The Clergyman's Daughter
Tommy and Tuppence investigate a poltergeist which is plaguing a guesthouse run by mother and daughter. From Partners in Crime.
More about this story
The Clergyman's Daughter and The Red House are in fact two parts of the same story, so they share this story information page.
An old aunt has left Monica Deane and her mother a large house but no means by which to maintain it. The mother and daughter want to keep the lovely home, but find it necessary to take in lodgers to keep the place up. Unfortunately, the house seems to be inhabited by poltergeists, which makes it difficult to keep lodgers. The Deanes become besieged by a prospective buyer, who seems too anxious to buy the “haunted” house. When Tommy and Tuppence investigate they find not only the spiteful spirits, but the reason the prospective buyer is so anxious to own the house.
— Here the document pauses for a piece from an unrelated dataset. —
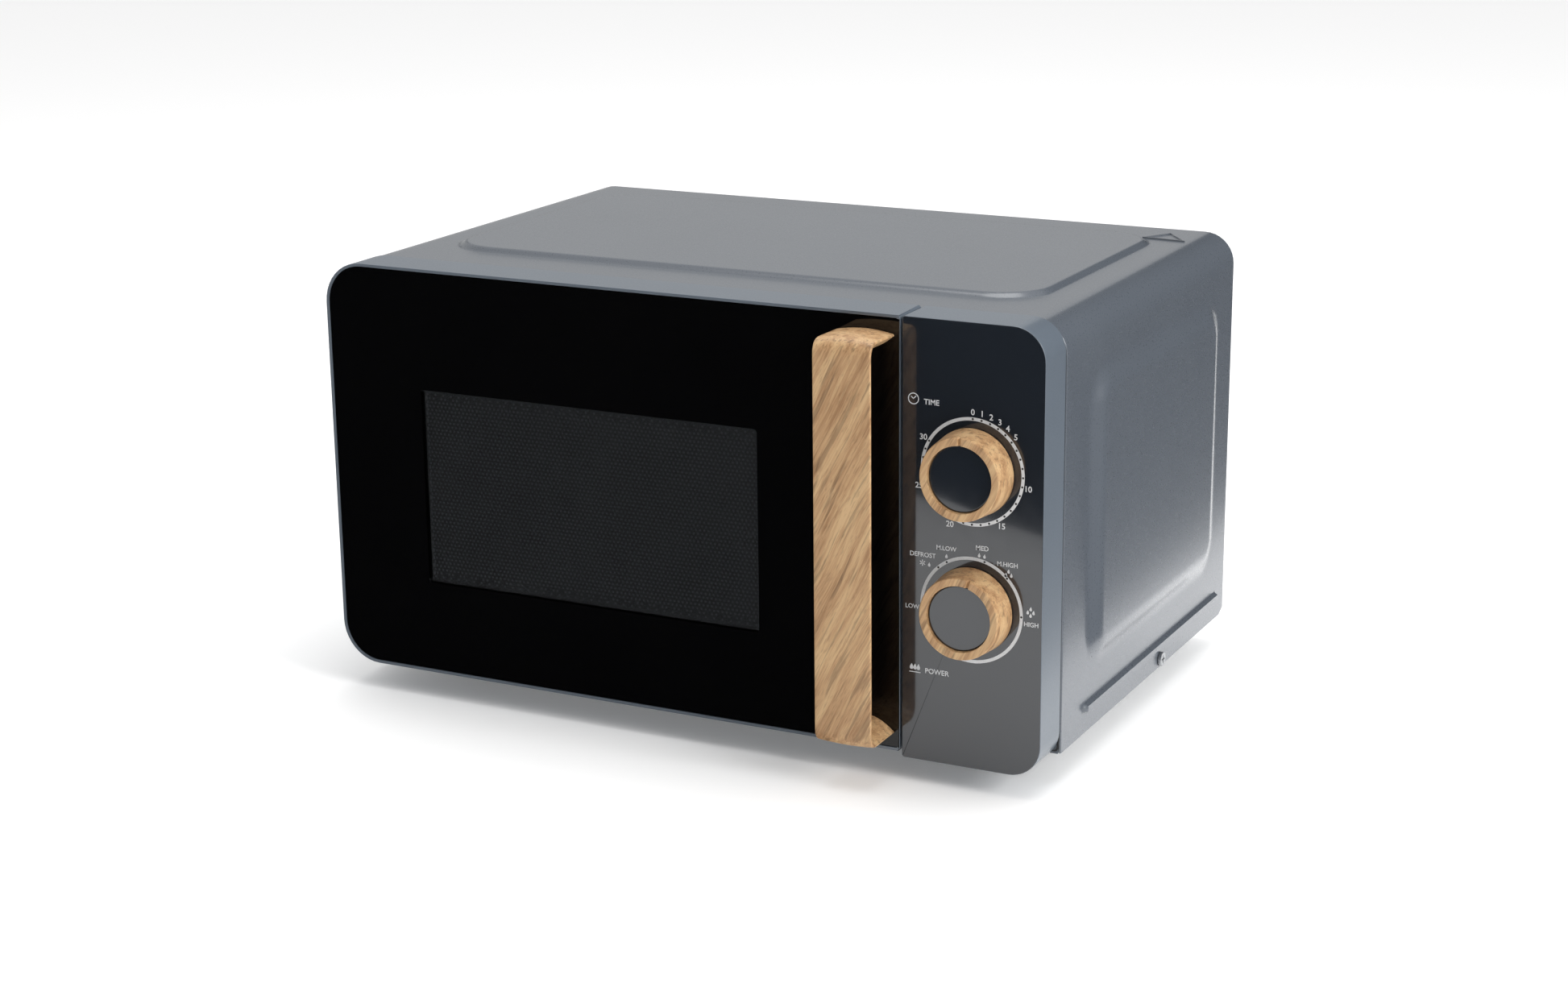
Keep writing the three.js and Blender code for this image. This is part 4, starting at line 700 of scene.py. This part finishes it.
def drop(x, z, height, lean=0.0):
    """A printed drop or flame: round below, pointed above, its tip leaning sideways."""
    points = []
    for i in range(24):
        a = 2 * math.pi * i / 24
        wide = math.sin(a) * math.sin(a / 2) ** 1.4
        tall = math.cos(a)
        points.append((x + height * (0.42 * wide + lean * max(tall, 0)), z + height * tall / 2))
    return filled([points], PRINT_Y)


def dial_print(z, marks):
    """The printed ring round a dial, with a dark dot at each mark."""
    parts = [(filled([ring(knob_x, z, RING_OUTER, 96), ring(knob_x, z, RING_INNER, 96)], PRINT_Y), pale_ink)]
    for degrees in marks:
        a = math.radians(degrees)
        spot = ring(knob_x + DOT_AT * math.sin(a), z + DOT_AT * math.cos(a), DOT, 12)
        parts.append((filled([spot], PRINT_Y - 0.03), dark_ink))
    return parts


def printing():
    """Everything printed on the control panel, as one piece."""
    parts = dial_print(time_z, range(0, 310, 10))
    minute_marks = [(i, 9.4 * i) for i in range(5)]
    minute_marks += [(5, 48.5), (10, 100), (15, 148), (20, 203), (25, 251), (30, 300)]
    for minutes, degrees in minute_marks:
        a = math.radians(degrees)
        x, z = knob_x + NUMBERS_AT * math.sin(a), time_z + NUMBERS_AT * math.cos(a)
        parts.append((lettering(str(minutes), 3.2, x, z), pale_ink))
    parts += dial_print(power_z, (-90, -42, -30, 15, 45, 90))
    base = door_z[0]
    words = [("DEFROST", 152.8, 111.8, 2.6), ("M.LOW", 166.2, 116.8, 2.5), ("MED", 186.3, 119.4, 2.6),
             ("M.HIGH", 200.4, 112.4, 2.5), ("HIGH", 214, 81.8, 2.5), ("LOW", 146.9, 82.8, 2.5),
             ("TIME", 157.4, 194, 2.9), ("POWER", 161.2, 48, 2.9)]
    parts += [(lettering(word, tall, x, base + z), pale_ink) for word, x, z, tall in words]
    flames = [(166.2, 112.6), (184.6, 115.5), (187.6, 115.2), (199.6, 106.9), (202.6, 106.9), (201.1, 108.9),
              (212.0, 88.4), (215.2, 88.4), (213.6, 90.3), (213.6, 86.8), (156.4, 106.8)]
    parts += [(drop(x, base + z, 2.4, 0.06), pale_ink) for x, z in flames]
    parts += [(bar(152.6, base + 107.3, 3.4, 0.45, degrees), pale_ink) for degrees in (0, 60, 120)]
    parts.append((filled([ring(147.2, base + 195, 3.1, 40), ring(147.2, base + 195, 2.6, 40)], PRINT_Y), pale_ink))
    parts += [(bar(146.6, base + 195.5, 1.9, 0.5, -50), pale_ink), (bar(147.9, base + 195.7, 2.2, 0.5, 45), pale_ink)]
    parts.append((bar(148.4, base + 46.4, 6.4, 0.5, 90), pale_ink))
    parts += [(drop(148.4 + dx, base + 49.4, 3.4, 0.05), pale_ink) for dx in (-2, 0, 2)]
    piece("panel_printing", parts, "oven")


printing()


# ---------- dials ----------

NOTCH, NOTCH_DEPTH = 2.7, 1.5  # degrees to either side of the pointer, and millimetres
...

This adventure is handled in the style of Roger Sheringham, the vain, talkative detective created by Anthony Berkeley Cox (1893-1970). Sheringham is noted for solving cases that involve several complicated puzzles. In his first book, The Layton Court Mystery (1925), for example, he proves that a “suicide” is in fact a locked-room murder.
A.B. Cox is notable as the founder of The Detection Club. Christie was a member of this club whose aim was to be the “keeper of the flame” of mystery writing standards. Cox’s most famous books are Malice Aforethought (1931) and Before the Fact (1932), both written under the pseudonym Francis Isles. The Clegyman’s Daughter and The Red House were short stories published in Partners in Crime.